5. Conclusions and Future Directions
In conclusion, the utilization of advanced modelling techniques, such as LSTM networks, undeniably contributes to our understanding of future trends in ELV generation, recycling, and recovery. However, a critical examination of the limitations and uncertainties inherent in these predictive methodologies is indispensable. The discrepancies and divergent projections observed in the outcomes of such models underscore the need for a nuanced approach to their interpretation and application in environmental management decision-making. It is crucial to acknowledge that predictive models, no matter how sophisticated, are subject to inherent biases, uncertainties, and limitations. The reliance on historical data and assumptions about future conditions introduce significant sources of error in the forecasts.
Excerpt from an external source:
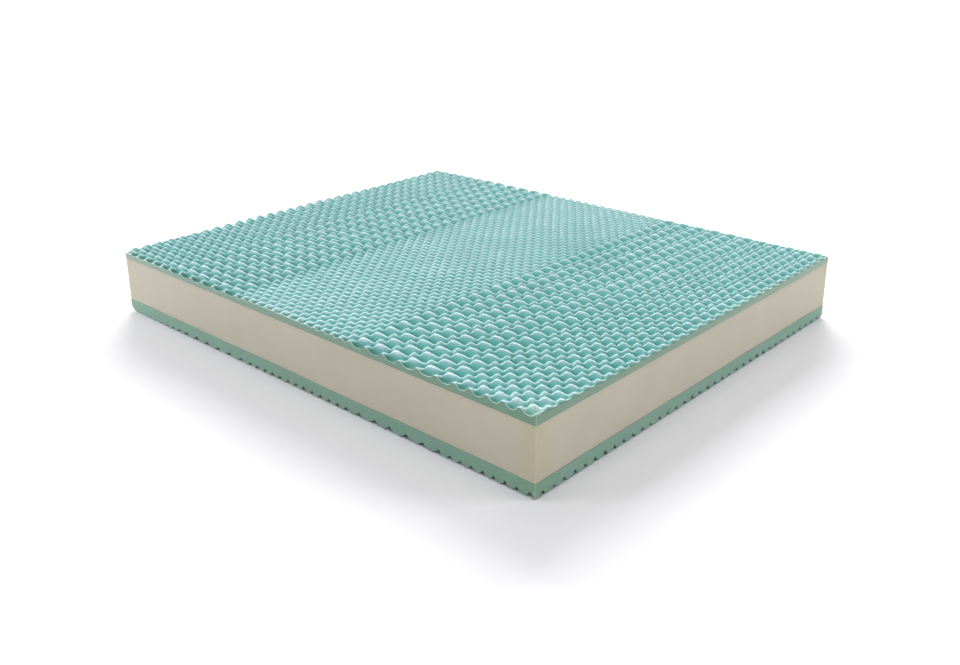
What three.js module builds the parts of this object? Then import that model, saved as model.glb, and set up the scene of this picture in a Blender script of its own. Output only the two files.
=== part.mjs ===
// Pocket spring mattress core with no cover: three foam layers glued into one block.
//   top_foam     convoluted comfort layer, wavy rows of crests in five zones along the length
//   core_foam    plain cut block that closes in the spring unit
//   bottom_foam  base layer, flat above, zoned pads below that stand on the floor
// Millimetres, +Z up. The origin is on the floor under the middle of the block,
// +X runs along the length and +Y across the width.

import * as THREE from 'three';

// ---- driving sizes ---------------------------------------------------------
const LENGTH = 1900;          // along X
const WIDTH = 1600;           // along Y
const GLUE_GAP = 0.3;         // clear line between two layers
const BASE_JOINT = 45.0;      // height of the joint between the base layer and the block
const TOP_JOINT = 202.85;     // height of the joint between the block and the top layer

// top layer, heights above its joint
const CREST = 34.5;           // tips of the crests
const VALLEY = 12.5;          // bottoms of the valleys
const TOP_ROWS = 32;          // rows across the width, crest and valley by turns

// base layer, heights above the floor
const NOTCH_DEPTH = 9.5;      // how far the notches rise into the layer
const BASE_ROWS = 13;         // rows of pads across the width
const BASE_ROW_NOTCH = 24;    // width of the notch between two rows

// Zones of the top layer from -X to +X. One wave is a wide and a narrow half.
const TOP_START = -20.2;      // the first wave begins outside the cut and is trimmed by it
const TOP_ZONES = [
  { zone: 'A', waves: 6, wide: 33.2, narrow: 19.4 },
  { zone: 'B', waves: 6, wide: 46.8, narrow: 19.4 },
  { zone: 'C', waves: 14, wide: 19.4, narrow: 19.4 },
  { zone: 'D', waves: 6, wide: 46.8, narrow: 19.4 },
  { zone: 'E', waves: 5, wide: 33.2, narrow: 19.4 },
];

// Zones of the base layer from -X to +X: pads, the pitch from one pad to the next
// and the width of the notch between them.
const BASE_ZONES = [
  { zone: 'a', pads: 5, pitch: 68.0, notch: 24 },
  { zone: 'b', pads: 3, pitch: 124.0, notch: 30 },
  { zone: 'c', pads: 6, pitch: 85.0, notch: 24 },
  { zone: 'd', pads: 3, pitch: 128.0, notch: 30 },
  { zone: 'e', pads: 4, pitch: 73.5, notch: 24 },
];

// ---- colours ---------------------------------------------------------------
const foam = (color) => new THREE.MeshStandardMaterial({ color, roughness: 0.95, metalness: 0 });
const TEAL = foam(0x8cc5c3);
const CREAM = foam(0xc4bdab);
const GREEN = foam(0x84b49e);

// ---- grid lines ------------------------------------------------------------
// Middle of every half wave of the top layer, and how high it stands there (+1 or -1).
function halfWaves(zones, start) {
  const out = [];
  let from = start;
  for (const { waves, wide, narrow } of zones)
    for (let k = 0; k < waves; k += 1) {
      out.push({ middle: from + wide / 2, width: wide, side: 1 });
      out.push({ middle: from + wide + narrow / 2, width: narrow, side: -1 });
      from += wide + narrow;
    }
  out.push({ middle: from + zones.at(-1).wide / 2, width: zones.at(-1).wide, side: 1 });
  return out;
}

// Grid lines across the waves: both cut sides and each middle that lies between them.
function waveLines(waves, length) {
  const swing = (x) => {
    const w = waves.find(({ middle, width }) => Math.abs(x - middle) <= width / 2);
    return w.side * Math.cos((Math.PI * (x - w.middle)) / w.width);
  };
  const inside = waves.filter(({ middle }) => middle > 5 && middle < length - 5);
  return [
    { x: 0, swing: swing(0) },
    ...inside.map(({ middle, side }) => ({ x: middle, swing: side })),
    { x: length, swing: swing(length) },
  ];
}

// Grid lines of a row of pads: each pad's two edges, and the deepest line of the notch
// between two pads. The row begins and ends with a pad.
function padLines(rows) {
  const out = [];
  let from = 0;
  rows.forEach(({ pitch, notch }, k) => {
    const last = k === rows.length - 1;
    out.push({ at: k === 0 ? from : from + notch / 2, depth: 0 });
    out.push({ at: last ? from + pitch : from + pitch - notch / 2, depth: 0 });
    from += pitch;
    if (!last) out.push({ at: from, depth: 1 });
  });
  return out;
}

// ---- a foam sheet, cut square at its four sides ------------------------------
// xs, ys   grid lines of the relief, the first and the last on the cut sides
// relief   height of the relief face at grid point (i, j)
// flat     height of the flat face behind it
// up       true where the relief looks up
// turned   true where the square (i, j) is split along its other diagonal
function foamSheet({ xs, ys, relief, flat, up, turned }) {
  const nx = xs.length;
  const ny = ys.length;
  const at = (i, j) => j * nx + i;
  const points = ys.flatMap((y, j) => xs.map((x, i) => new THREE.Vector3(x, y, relief(i, j))));
  const triangles = [];
  const face = (a, b, c, outward) => {
    const normal = new THREE.Vector3().crossVectors(
      points[b].clone().sub(points[a]),
      points[c].clone().sub(points[a]),
    );
    triangles.push(normal.dot(outward) > 0 ? [a, b, c] : [a, c, b]);
  };
  const front = new THREE.Vector3(0, 0, up ? 1 : -1);
  for (let j = 0; j + 1 < ny; j += 1)
    for (let i = 0; i + 1 < nx; i += 1) {
      const [a, b, c, d] = [at(i, j), at(i + 1, j), at(i + 1, j + 1), at(i, j + 1)];
      if (turned(i, j)) {
        face(a, b, d, front);
        face(b, c, d, front);
      } else {
        face(a, b, c, front);
        face(a, c, d, front);
      }
    }
  const [x0, x1, y0, y1] = [xs[0], xs.at(-1), ys[0], ys.at(-1)];
  const corner = [[x0, y0], [x1, y0], [x1, y1], [x0, y1]].map(
    ([x, y]) => points.push(new THREE.Vector3(x, y, flat)) - 1,
  );
  const backward = front.clone().negate();
  face(corner[0], corner[1], corner[2], backward);
  face(corner[0], corner[2], corner[3], backward);
  const alongX = [...xs.keys()];
  const alongY = [...ys.keys()];
  const sides = [
    { edge: alongX.map((i) => at(i, 0)), ends: [0, 1], axis: 'x', outward: [0, -1, 0] },
    { edge: alongX.map((i) => at(i, ny - 1)), ends: [3, 2], axis: 'x', outward: [0, 1, 0] },
    { edge: alongY.map((j) => at(0, j)), ends: [0, 3], axis: 'y', outward: [-1, 0, 0] },
    { edge: alongY.map((j) => at(nx - 1, j)), ends: [1, 2], axis: 'y', outward: [1, 0, 0] },
  ];
  for (const { edge, ends, axis, outward } of sides) {
    const loop = [...edge, corner[ends[1]], corner[ends[0]]];
    const outline = loop.map((k) => new THREE.Vector2(points[k][axis], points[k].z));
    const normal = new THREE.Vector3(...outward);
    for (const [a, b, c] of THREE.ShapeUtils.triangulateShape(outline, []))
      face(loop[a], loop[b], loop[c], normal);
  }
  const geometry = new THREE.BufferGeometry();
  geometry.setAttribute(
    'position',
    new THREE.Float32BufferAttribute(points.flatMap((p) => [p.x, p.y, p.z]), 3),
  );
  geometry.setIndex(triangles.flat());
  geometry.computeVertexNormals();
  return geometry;
}

// ---- top layer ---------------------------------------------------------------
function topFoam() {
  const lines = waveLines(halfWaves(TOP_ZONES, TOP_START), LENGTH);
  const middle = (CREST + VALLEY) / 2;
  const swing = (CREST - VALLEY) / 2;
  // at the -Y side the wide halves are low and the narrow ones high
  const turn = (j) => (j % 2 ? 1 : -1);
  const geometry = foamSheet({
    xs: lines.map(({ x }) => x - LENGTH / 2),
    ys: Array.from({ length: TOP_ROWS + 1 }, (_, j) => (j / TOP_ROWS - 0.5) * WIDTH),
    relief: (i, j) => middle + swing * lines[i].swing * turn(j),
    flat: GLUE_GAP / 2,
    up: true,
    // a row's crests join into one wavy ridge, and the next row's valleys into a wavy trough
    turned: (i, j) => (i + (lines[0].swing > 0 ? 0 : 1)) % 2 === 0,
  });
  const mesh = new THREE.Mesh(geometry, TEAL);
  mesh.name = 'top_foam';
  mesh.position.z = TOP_JOINT;
  return mesh;
}

// ---- block -------------------------------------------------------------------
function coreFoam() {
  const height = TOP_JOINT - BASE_JOINT - GLUE_GAP;
  const mesh = new THREE.Mesh(new THREE.BoxGeometry(LENGTH, WIDTH, height), CREAM);
  mesh.name = 'core_foam';
  mesh.position.z = (TOP_JOINT + BASE_JOINT) / 2;
  return mesh;
}

// ---- base layer ----------------------------------------------------------------
function bottomFoam() {
  const columns = padLines(BASE_ZONES.flatMap(({ pads, pitch, notch }) =>
    Array.from({ length: pads }, () => ({ pitch, notch }))));
  const rows = padLines(Array.from({ length: BASE_ROWS },
    () => ({ pitch: WIDTH / BASE_ROWS, notch: BASE_ROW_NOTCH })));
  const geometry = foamSheet({
    xs: columns.map(({ at }) => at - LENGTH / 2),
    ys: rows.map(({ at }) => at - WIDTH / 2),
    relief: (i, j) => NOTCH_DEPTH * Math.max(columns[i].depth, rows[j].depth),
    flat: BASE_JOINT - GLUE_GAP / 2,
    up: false,
    // the corners of the notches are mitred
    turned: (i, j) => columns[i + 1].depth + rows[j].depth === 2
      || columns[i].depth + rows[j + 1].depth === 2,
  });
  const mesh = new THREE.Mesh(geometry, GREEN);
  mesh.name = 'bottom_foam';
  return mesh;
}

const group = new THREE.Group();
group.add(topFoam(), coreFoam(), bottomFoam());

export default group;
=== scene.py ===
"""Looks of an uncovered mattress core: three glued foam layers on a pale studio floor.

The fixed frame gives the three layers' boxes. Each layer is built here as its own fine foam mesh:
the wavy top, the plain block and the base with its small pads.
"""

import math

import bpy
import numpy as np
from mathutils import Matrix, Vector


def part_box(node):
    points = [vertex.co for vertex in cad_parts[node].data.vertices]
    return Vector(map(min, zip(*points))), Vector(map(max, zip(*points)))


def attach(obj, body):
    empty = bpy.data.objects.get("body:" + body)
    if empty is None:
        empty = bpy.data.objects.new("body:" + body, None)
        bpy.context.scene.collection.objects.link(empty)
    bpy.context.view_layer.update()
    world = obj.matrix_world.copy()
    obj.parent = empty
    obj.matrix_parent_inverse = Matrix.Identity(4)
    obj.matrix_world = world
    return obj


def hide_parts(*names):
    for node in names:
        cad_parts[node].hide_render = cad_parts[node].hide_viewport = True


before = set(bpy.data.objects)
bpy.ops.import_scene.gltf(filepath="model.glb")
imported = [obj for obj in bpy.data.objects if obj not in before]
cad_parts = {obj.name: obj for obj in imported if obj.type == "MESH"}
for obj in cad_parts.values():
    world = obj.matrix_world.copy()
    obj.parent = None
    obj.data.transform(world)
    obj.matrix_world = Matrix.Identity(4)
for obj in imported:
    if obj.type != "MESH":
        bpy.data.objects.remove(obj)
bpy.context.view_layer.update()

MM = 0.001

# ------------------------------------------------------------------ sizes
lo_top, hi_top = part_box("top_foam")
lo_core, hi_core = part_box("core_foam")
lo_base, hi_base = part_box("bottom_foam")
LENGTH = (hi_core.x - lo_core.x) / MM
WIDTH = (hi_core.y - lo_core.y) / MM
TOP_JOINT = (lo_top.z + hi_core.z) / 2 / MM
BASE_JOINT = (lo_core.z + hi_base.z) / 2 / MM

# Waves of the top, from -X to +X: how many, and the wide and the narrow half of one, in mm.
TOP_ZONES = [(6, 33.2, 19.4), (6, 46.8, 19.4), (14, 19.4, 19.4), (6, 46.8, 19.4), (5, 33.2, 19.4)]
WAVE_SOFTNESS = 6.8      # how softly one half wave passes into the next
FINE_SOFTNESS = 7.6      # and in the fine middle zone
ROW_PITCH = 50.0         # crest to crest across the width
MID_HEIGHT = 22.5        # above the joint
SWING = 12.0             # crest and valley, from the middle height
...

Moreover, the complex interplay of socioeconomic factors, technological advancements, and regulatory frameworks further complicates the accuracy of these projections.
The results predict a significant decline in the amount of recovery and recycling of ELVs in the EU by 2040. The projected decline in the recovery of ELVs, as indicated by certain models, necessitates urgent attention from policymakers and stakeholders within the waste management sector. Rather than passively accepting these forecasts as inevitable, proactive measures must be taken to address the underlying causes and mitigate their adverse impacts. This necessitates a holistic approach that encompasses not only technological innovation but also policy interventions, stakeholder engagement, and public awareness campaigns. Furthermore, the emphasis on sustainable waste management practises should not be limited to ELVs alone but should extend to the broader context of circular economy principles. This entails rethinking our consumption patterns, product design, and resource allocation to minimize waste generation and maximize resource efficiency.
In light of these considerations, it is evident that while predictive modelling can provide valuable insights, it should not be regarded as a panacea for the complexities of environmental management. Rather, it should be complemented by a robust framework of evidence-based decision-making, adaptive governance mechanisms, and stakeholder collaboration to navigate the uncertainties and challenges ahead. Failure to do so risks exacerbating existing environmental problems and undermining efforts towards a more sustainable future.